Apa aku merubah misi awalku? Nop, ini salah satu jalan bagiku, masuk ke area bencana, berinteraksi langsung dengan warga, menyampaikan keluhan mereka dengan mick dan kamera yang aku gunakan. Ini caraku. Ini caraku menjadi relawan dengan caraku ini. Dan aku begitu bersemangat. Pikirku, kalau aku tidak menggunakan atribut reporter, mana mungkin aku bebas masuk ke sejumlah wilayah terisolir? Ini berkah untuk aku. Sadar aku tidak dibayar untuk pekerjaan ini, tapi aku tidak mengapa. Kepuasanku melebihi dari sekedar uang spj. Sadar meski aku relawan reporter, aku pun selalu mengiyakan perintah field producer untuk kesana kemari ambil liputan. Bahkan, beberapa liputanku dipakai untuk materi live. Ini sungguh menyenangkan batinku. Membuka mata, aku bisa terapkan yang aku bisa untuk sesama.
Dan aku pun tidak sungguh merugi, 'upah' beberapa liputan, aku pun bisa tidur numpang bersama teman, pun untuk sekedar makan. Impas. Dan aku tidak mau minta lebih dari apa yang aku sudah lakukan. Sadar, aku sedang cuti. Ini semua lebih dari cukup.
Berada 5 kilometer saat siaga satu, jika bukan karena tugas, adalah perbuatan bodoh. Tapi, demi pekerjaan, ini berubah menjadi perjuangan mendapatkan nilai berita. Aku menggarap profil desa penghasil salak pondoh di lereng gunung berapi. Usai, aku bersama teman camper dan driver, ingin naik 3 kilometer ke atas, menuju desa peternak ayam. Namun, mendung, membuat kami urung. Lantaran bunyi geluduk tiada hentinya. Sampai di posko dengan 30 menit perjalanan, baru ku tahu, bunyi geluduk itu ternyata adalah bunyi letusan gunung berapi. Alhamdulillah.

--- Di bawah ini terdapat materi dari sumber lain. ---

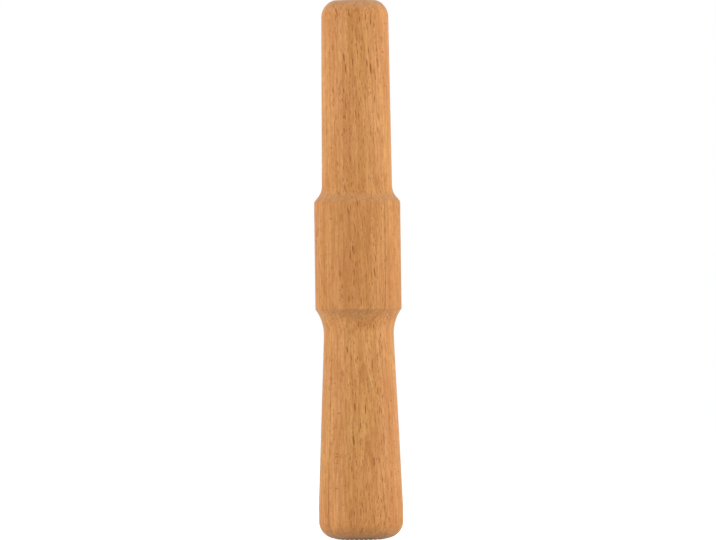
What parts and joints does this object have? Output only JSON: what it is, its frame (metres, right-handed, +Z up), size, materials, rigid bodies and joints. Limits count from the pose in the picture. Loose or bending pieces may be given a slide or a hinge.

Jika di hari tiba di Jogja, urung ke Muntilan, maka, aku pun berkesempatan ke Muntilan bersama rombongan teman kantor. Bersandar SNG di sebuah asrama, tempat ratusan warga mengungsi. Menyelami rasa keprihatinan warga. Berbaur bermain bersama anak-anak. Ngobrol dengan penuh kesederhaan, dengan hanya duduk di koridor sekolah. Mendengar keluh kesah, dan semangat bertahan warga. Kesan ini luar biasa. Ini lebih dari sekedar menjadi repoter relawan, tapi lebih pengalaman batin jelang pertambahan usiaku.